Borland Software released this week an upgrade to JBuilder, Java integrated development environment, Borland JBuilder 2006 includes new capabilities designed to help software teams more effectively collaborate in real time, even across geographic boundaries, with new peer-to-peer developer collaboration features and integrated application lifecycle support for requirements management, source code management and unit testing.

In addition, the company introduced a new version of its Optimizeit application performance management toolkit, Borland's latest solution for isolating and resolving performance hazards during the development of J2EE(R) applications.

Both JBuilder and Optimizeit are important components of Borland's application lifecycle management solution and the new versions being are tightly integrated with other Borland ALM products including the CaliberRM requirements management solution, the company says.

JBuilder 2006 is designed with the unique needs of distributed teams in mind, with new collaboration capabilities to help individuals and teams more effectively work with outsourced, offshore, remote or distributed team members, Borland says. New peer-to-peer collaboration features enable developers to jointly perform code editing, visual design, and debugging tasks in real-time, whether they are located in the next building or around the world. Distributed re-factoring and change management capabilities automatically propagate local changes to remote projects and provide automatic notification of changes to requirements.

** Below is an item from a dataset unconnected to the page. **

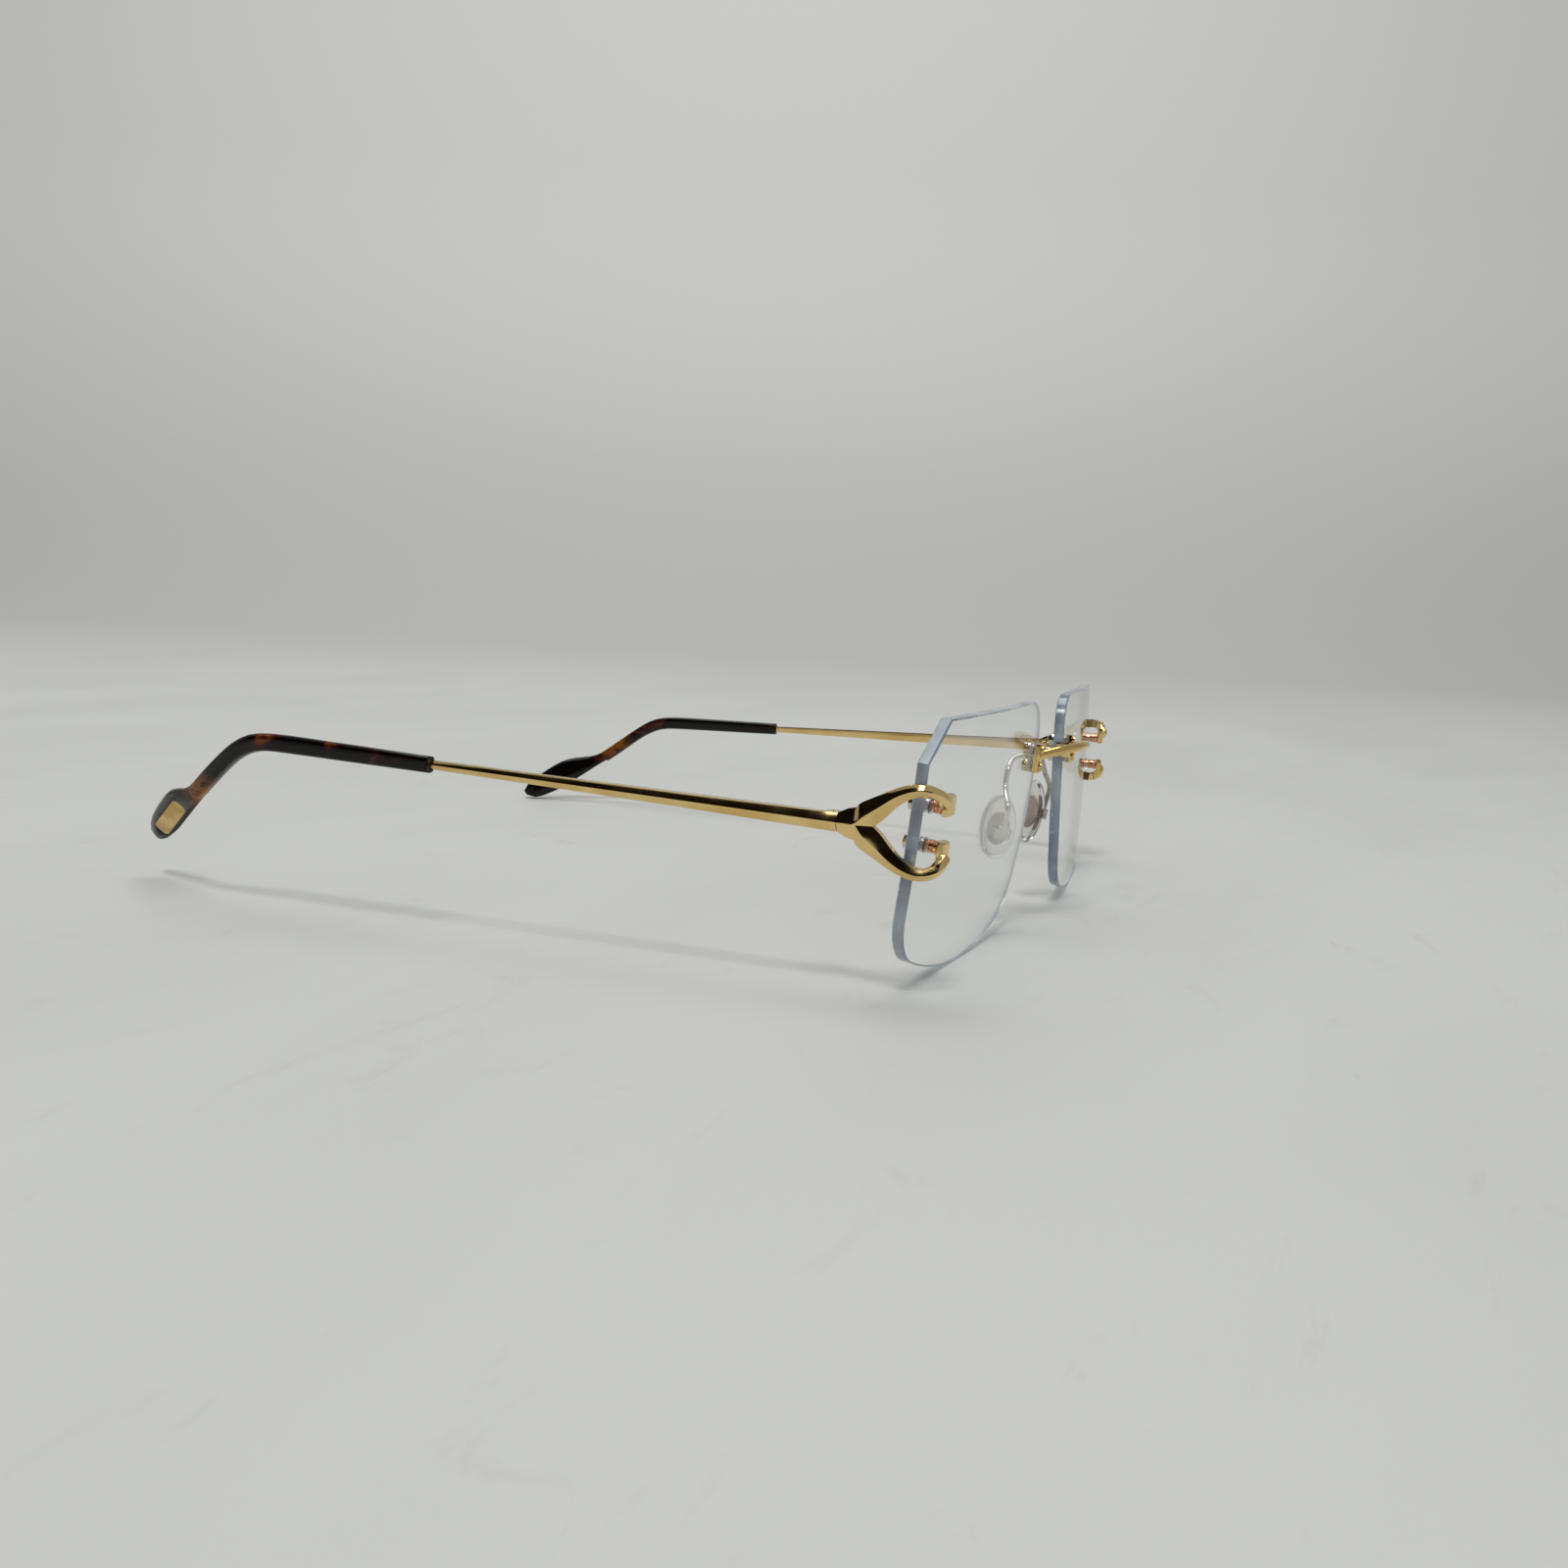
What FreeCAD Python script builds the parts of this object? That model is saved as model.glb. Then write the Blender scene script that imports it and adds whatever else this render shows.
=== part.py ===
"""Rimless eyeglasses: two drilled lenses, a screwed bridge, forked end pieces and folding temples.

Frame: +Z up, the front of the glasses looks along -Y, the wearer's left is +X. The glasses stand on the
lower edges of the lenses and on the left temple tip. Millimetres throughout.
Working places below are given from the middle of the hinge line; REST moves them to the standing frame.
"""
import FreeCAD, Part
import math
import os

Vector = FreeCAD.Vector
Rotation = FreeCAD.Rotation
Placement = FreeCAD.Placement

SIDES = {"left": 1, "right": -1}
WORDS = {1: "left", -1: "right"}

DRIVING = {
    # where the working frame stands in the part's own frame
    "hinge_setback": -55.04, "stand_height": 24.27,
    # lenses
    "lens_centre_x": 35.2, "left_lens_y": -13.1, "right_lens_y": -11.65, "left_lens_z": -4.54,
    "right_lens_z": -4.7, "left_lens_wrap": 5.7, "right_lens_wrap": 3.3, "left_lens_lean": 0.2,
    "right_lens_lean": 5.2, "lens_bow": 400.0, "lens_thick": 1.8, "lens_blank": 12.0, "lens_bevel": 0.22,
    "lens_bore_dia": 1.92, "drill_start": 4.0,
    # the four drilled places of a lens, from its centre
    "nasal_bore_u": 25.4, "nasal_bore_high": 11.35, "nasal_bore_low": 8.53,
    "outer_bore_u": 25.4, "outer_bore_high": 7.53, "outer_bore_low": 1.91,
    # fasteners through the lenses
    "shank_dia": 1.2, "thread_bore_dia": 1.24, "sleeve_dia": 1.9, "flange_dia": 2.3, "flange_thick": 0.25,
    "seat_gap": 0.005, "washer_dia": 2.3, "washer_thick": 0.25, "nut_size": 2.3, "nut_thick": 0.95,
    "screw_head_dia": 1.6, "screw_head_thick": 0.5, "screw_slot": 0.3, "barrel_dia": 2.0,
    # bridge
    "bridge_dia": 1.56, "foot_wide": 2.1, "foot_tall": 4.9, "foot_thick": 0.95, "saddle_start": 3.0,
    "saddle_wide": 0.8, "saddle_tall": 2.6, "saddle_deep": 1.1,
    # end pieces
    "cap_wide": 2.4, "cap_tall": 3.1, "cap_thick": 1.1, "cap_reach": 2.1, "cap_bevel": 0.3, "cap_offset": 0.5,
    "spigot_long": 0.77, "lower_prong_spread": 1.08, "fork_lean": 0.025,
    # hinges
    "pivot_x": 63.5, "pivot_y": 3.1, "hinge_drop": 0.3,
    "knuckle_dia": 2.3, "knuckle_bore_dia": 1.26, "hinge_pin_dia": 1.2,
    "outer_knuckle": 0.6, "middle_knuckle": 0.95, "hinge_washer_thick": 0.1, "knuckle_gap": 0.12,
    "pin_head_dia": 2.0, "pin_head_thick": 0.25, "temple_tilt": 2.05,
    "leaf_arm_in": 0.55, "leaf_arm_out": 0.85, "front_arm_long": 2.3, "rear_arm_long": 1.9,
    "front_leaf_in": 0.47, "front_leaf_out": 1.12, "front_leaf_start": 4.9, "front_leaf_end": 1.75,
    "rear_leaf_in": 0.5, "rear_leaf_out": 1.27, "rear_leaf_start": 1.35, "rear_leaf_end": 5.5,
    "rear_leaf_half": 0.9,
    # nose pads
    "arm_dia": 0.9, "pad_long": 11.7, "pad_wide": 6.0, "pad_thick": 2.7, "pad_splay": 30.0,
    "pad_lean": 11.0, "pad_x": 11.0, "left_pad_y": -8.9, "right_pad_y": -6.9, "pad_z": -7.0, "pad_drop": 2.2,
    "core_long": 6.0, "core_wide": 3.6, "core_thick": 1.1, "core_raise": 0.1, "tab_wide": 0.8, "tab_dia": 1.5,
    "tab_bore_dia": 0.9, "pad_pin_dia": 0.8, "box_wide": 2.4, "box_tall": 1.9, "box_deep": 1.8,
    "box_slot": 1.0, "box_lip": 0.6, "slot_spare": 0.1, "pad_pin_head_dia": 1.3, "pad_pin_head_thick": 0.35,
    # temple tips
    "wire_core_dia": 1.1, "plaque_long": 10.6, "plaque_wide": 2.8, "plaque_thick": 0.5, "plaque_roll": 25.0,
    "plaque_round": 0.9, "flat_long": 24.0, "flat_wide": 12.0, "flat_deep": 5.0,
}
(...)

Borland says: Agile programming methodologies, which include the Extreme Programming approach, seek to mitigate the risk and impact of change in the development process to the extent software teams can harness change for their customers' competitive advantage. Because they advocate close collaboration between the development team and business experts with frequent face-to-face communication, agile methods have traditionally been relegated to smaller, highly local, self-organizing teams. JBuilder 2006 brings agile capabilities to larger and more distributed development teams by enabling them to use pair programming techniques through real-time, peer-to-peer collaboration. Using JBuilder 2006, two or more programmers can work together, collaborate on the same design, algorithm, code or test, address difficult challenges and generate new ideas.